Department of Justice
U.S. Attorney’s Office
Middle District of Pennsylvania

FOR IMMEDIATE RELEASE
Wednesday, May 25, 2016

Ukrainian Man Pretending To Be U.S. Citizen Indicted Federally For Passport And Social Security Fraud

HARRISBURG - The United States Attorney’s Office for the Middle District of Pennsylvania announced today that a Ukrainian man has been indicted by a federal grand jury for passport fraud and social security fraud. 

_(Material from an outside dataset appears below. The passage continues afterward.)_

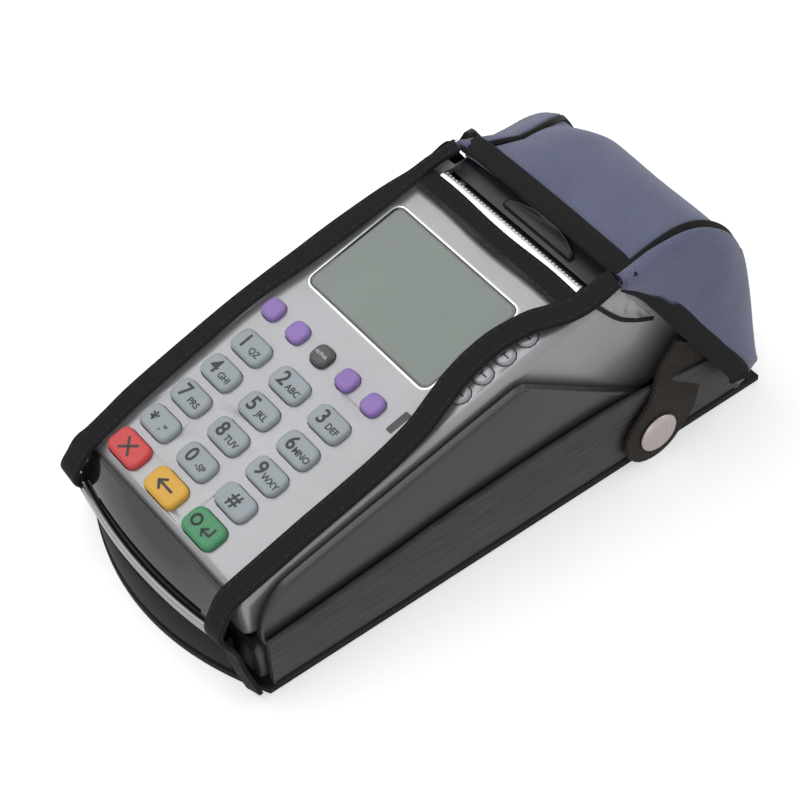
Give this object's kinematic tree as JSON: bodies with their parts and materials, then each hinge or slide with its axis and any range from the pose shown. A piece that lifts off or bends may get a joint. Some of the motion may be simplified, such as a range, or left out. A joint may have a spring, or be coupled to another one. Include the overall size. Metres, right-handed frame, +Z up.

According to United States Attorney Peter Smith, the indictment alleges that Artur Samuel Samarin, age 23, a Ukrainian citizen, using the identity of Asher Samuel Potts, fraudulently applied for a United States passport at the Main Post Office in Harrisburg, Pennsylvania on December 7, 2015.  Samarin also allegedly submitted false and misleading information to the Social Security Administration resulting in his obtaining a social security card in the name of Asher Potts in July 2014 and he applied for and received a replacement card in November 2015.

This case is part of a continuing investigation by the Department of State Diplomatic Security Service, the Harrisburg Bureau of Police and the Social Security Administration Office of Inspector General, and being prosecuted by Assistant United States Attorney Daryl F. Bloom.  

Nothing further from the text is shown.